Written task
Write out each line beneath this one exactly as it reads.

[Structured object records]
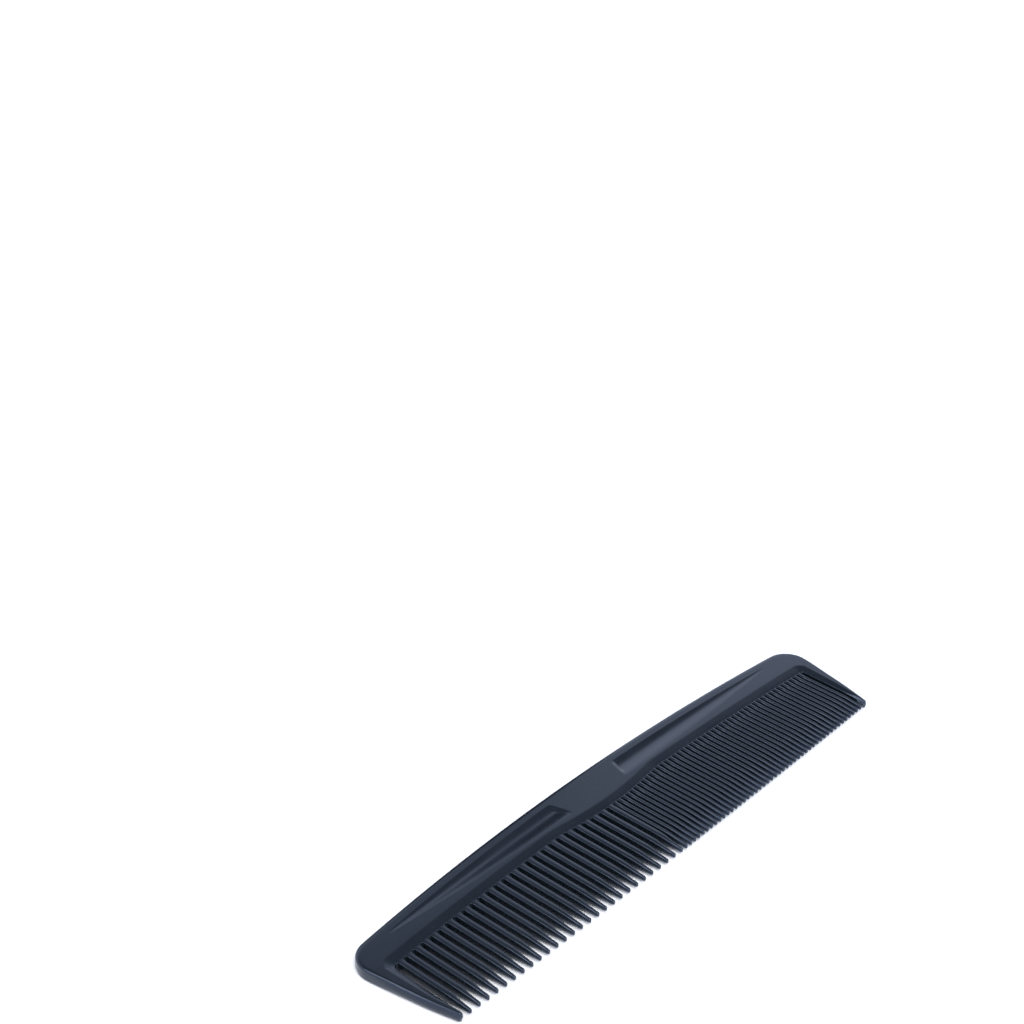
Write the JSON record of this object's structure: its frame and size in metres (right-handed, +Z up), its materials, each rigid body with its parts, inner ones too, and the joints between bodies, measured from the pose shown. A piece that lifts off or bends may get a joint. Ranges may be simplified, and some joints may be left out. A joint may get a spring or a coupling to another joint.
{
  "type": "hair comb",
  "caption": "Black moulded plastic dressing comb with an arched, grooved spine, coarse teeth on one half and fine teeth on the other.",
  "frame": {"origin": "on the surface that the comb lies on, under the middle of its bounding box", "axes": "+X along the comb from the coarse end to the fine end, +Y from the tooth tips to the arched back, +Z up off the surface, through the comb's thickness"},
  "size_m": [0.18, 0.0396, 0.0041],
  "materials": {
    "comb_plastic": "gloss"
  },
  "bodies": {
    "root": {"spine": "comb_plastic", "coarse_end_guard": "comb_plastic", "fine_end_guard": "comb_plastic", "coarse_tooth_01": "comb_plastic", "coarse_tooth_02": "comb_plastic", "coarse_tooth_03": "comb_plastic", "coarse_tooth_04": "comb_plastic", "coarse_tooth_05": "comb_plastic", "coarse_tooth_06": "comb_plastic", "coarse_tooth_07": "comb_plastic", "coarse_tooth_08": "comb_plastic", "coarse_tooth_09": "comb_plastic", "coarse_tooth_10": "comb_plastic", "coarse_tooth_11": "comb_plastic", "coarse_tooth_12": "comb_plastic", "coarse_tooth_13": "comb_plastic", "coarse_tooth_14": "comb_plastic", "coarse_tooth_15": "comb_plastic", "coarse_tooth_16": "comb_plastic", "coarse_tooth_17": "comb_plastic", "coarse_tooth_18": "comb_plastic", "coarse_tooth_19": "comb_plastic", "coarse_tooth_20": "comb_plastic", "coarse_tooth_21": "comb_plastic", "coarse_tooth_22": "comb_plastic", "coarse_tooth_23": "comb_plastic", "coarse_tooth_24": "comb_plastic", "coarse_tooth_25": "comb_plastic", "coarse_tooth_26": "comb_plastic", "coarse_tooth_27": "comb_plastic", "fine_teeth_01_02": "comb_plastic", "fine_teeth_03_04": "comb_plastic", "fine_teeth_05_06": "comb_plastic", "fine_teeth_07_08": "comb_plastic", "fine_teeth_09_10": "comb_plastic", "fine_teeth_11_12": "comb_plastic", "fine_teeth_13_14": "comb_plastic", "fine_teeth_15_16": "comb_plastic", "fine_teeth_17_18": "comb_plastic", "fine_teeth_19_20": "comb_plastic", "fine_teeth_21_22": "comb_plastic", "fine_teeth_23_24": "comb_plastic", "fine_teeth_25_26": "comb_plastic", "fine_teeth_27_28": "comb_plastic", "fine_teeth_29_30": "comb_plastic", "fine_teeth_31_32": "comb_plastic", "fine_teeth_33_34": "comb_plastic", "fine_teeth_35_36": "comb_plastic", "fine_teeth_37_38": "comb_plastic", "fine_teeth_39_40": "comb_plastic", "fine_teeth_41_42": "comb_plastic", "fine_teeth_43_44": "comb_plastic", "fine_teeth_45_46": "comb_plastic"}
  },
  "joints": []
}
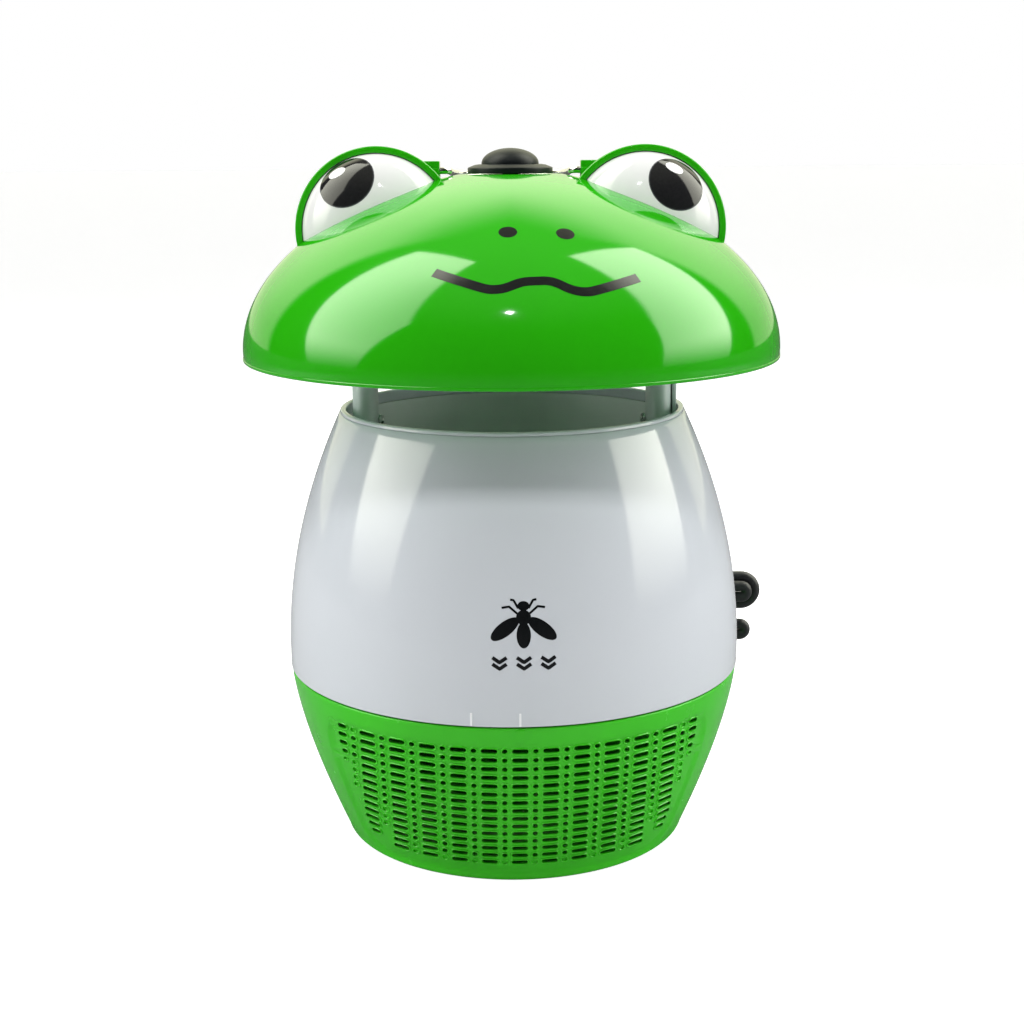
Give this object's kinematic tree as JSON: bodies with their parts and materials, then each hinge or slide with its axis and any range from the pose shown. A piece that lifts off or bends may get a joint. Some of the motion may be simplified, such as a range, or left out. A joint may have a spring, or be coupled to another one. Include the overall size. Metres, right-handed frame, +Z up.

Response
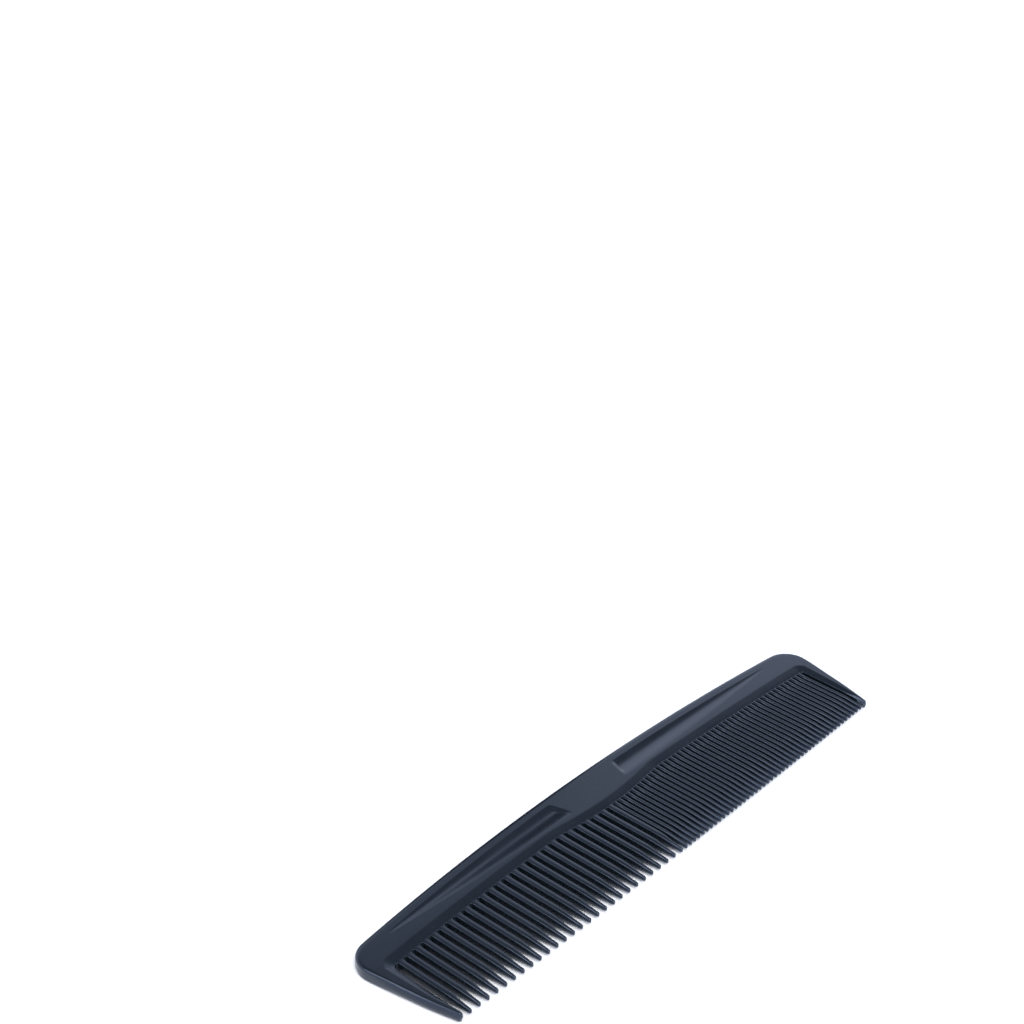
Write the JSON record of this object's structure: its frame and size in metres (right-handed, +Z up), its materials, each rigid body with its parts, inner ones too, and the joints between bodies, measured from the pose shown. A piece that lifts off or bends may get a joint. Ranges may be simplified, and some joints may be left out. A joint may get a spring or a coupling to another joint.
{
  "type": "hair comb",
  "caption": "Black moulded plastic dressing comb with an arched, grooved spine, coarse teeth on one half and fine teeth on the other.",
  "frame": {"origin": "on the surface that the comb lies on, under the middle of its bounding box", "axes": "+X along the comb from the coarse end to the fine end, +Y from the tooth tips to the arched back, +Z up off the surface, through the comb's thickness"},
  "size_m": [0.18, 0.0396, 0.0041],
  "materials": {
    "comb_plastic": "gloss"
  },
  "bodies": {
    "root": {"spine": "comb_plastic", "coarse_end_guard": "comb_plastic", "fine_end_guard": "comb_plastic", "coarse_tooth_01": "comb_plastic", "coarse_tooth_02": "comb_plastic", "coarse_tooth_03": "comb_plastic", "coarse_tooth_04": "comb_plastic", "coarse_tooth_05": "comb_plastic", "coarse_tooth_06": "comb_plastic", "coarse_tooth_07": "comb_plastic", "coarse_tooth_08": "comb_plastic", "coarse_tooth_09": "comb_plastic", "coarse_tooth_10": "comb_plastic", "coarse_tooth_11": "comb_plastic", "coarse_tooth_12": "comb_plastic", "coarse_tooth_13": "comb_plastic", "coarse_tooth_14": "comb_plastic", "coarse_tooth_15": "comb_plastic", "coarse_tooth_16": "comb_plastic", "coarse_tooth_17": "comb_plastic", "coarse_tooth_18": "comb_plastic", "coarse_tooth_19": "comb_plastic", "coarse_tooth_20": "comb_plastic", "coarse_tooth_21": "comb_plastic", "coarse_tooth_22": "comb_plastic", "coarse_tooth_23": "comb_plastic", "coarse_tooth_24": "comb_plastic", "coarse_tooth_25": "comb_plastic", "coarse_tooth_26": "comb_plastic", "coarse_tooth_27": "comb_plastic", "fine_teeth_01_02": "comb_plastic", "fine_teeth_03_04": "comb_plastic", "fine_teeth_05_06": "comb_plastic", "fine_teeth_07_08": "comb_plastic", "fine_teeth_09_10": "comb_plastic", "fine_teeth_11_12": "comb_plastic", "fine_teeth_13_14": "comb_plastic", "fine_teeth_15_16": "comb_plastic", "fine_teeth_17_18": "comb_plastic", "fine_teeth_19_20": "comb_plastic", "fine_teeth_21_22": "comb_plastic", "fine_teeth_23_24": "comb_plastic", "fine_teeth_25_26": "comb_plastic", "fine_teeth_27_28": "comb_plastic", "fine_teeth_29_30": "comb_plastic", "fine_teeth_31_32": "comb_plastic", "fine_teeth_33_34": "comb_plastic", "fine_teeth_35_36": "comb_plastic", "fine_teeth_37_38": "comb_plastic", "fine_teeth_39_40": "comb_plastic", "fine_teeth_41_42": "comb_plastic", "fine_teeth_43_44": "comb_plastic", "fine_teeth_45_46": "comb_plastic"}
  },
  "joints": []
}
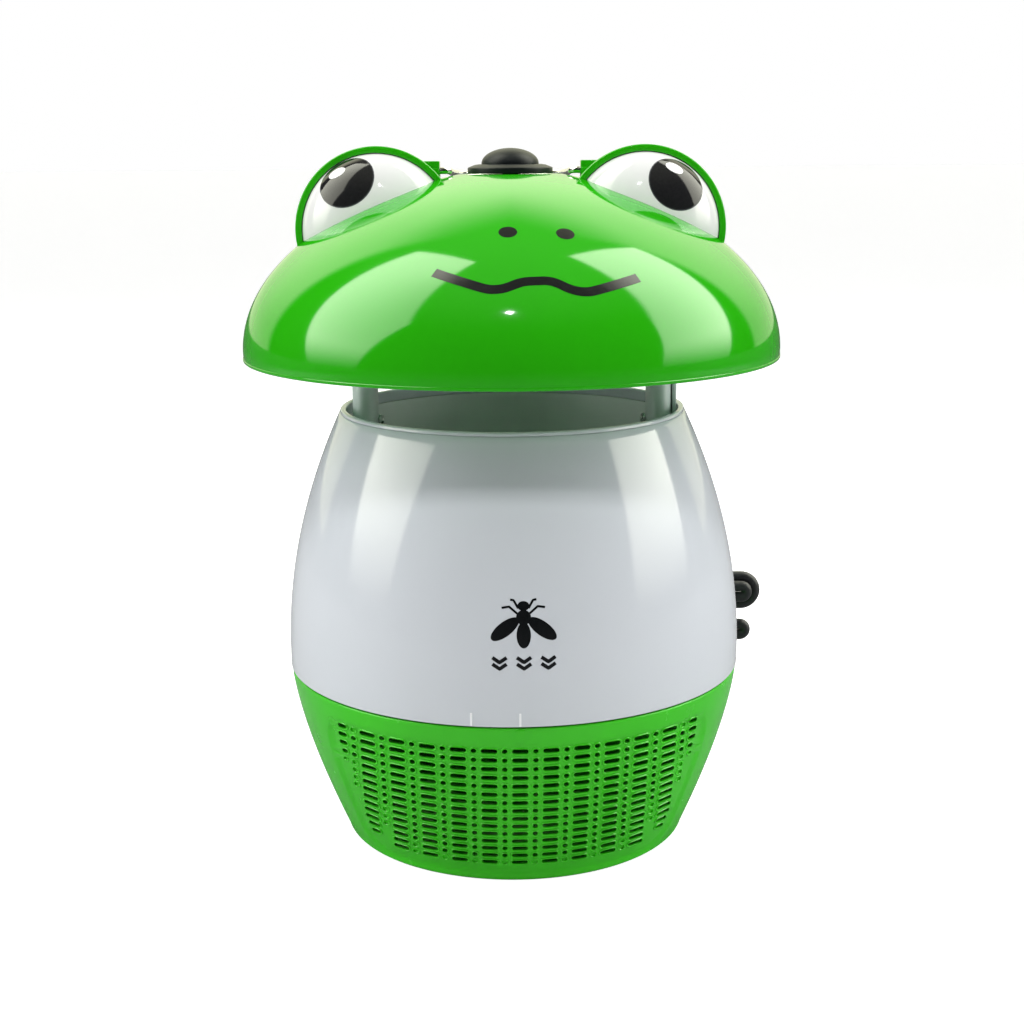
Give this object's kinematic tree as JSON: bodies with their parts and materials, then each hinge or slide with its axis and any range from the pose shown. A piece that lifts off or bends may get a joint. Some of the motion may be simplified, such as a range, or left out. A joint may have a spring, or be coupled to another one. Include the overall size. Metres, right-handed frame, +Z up.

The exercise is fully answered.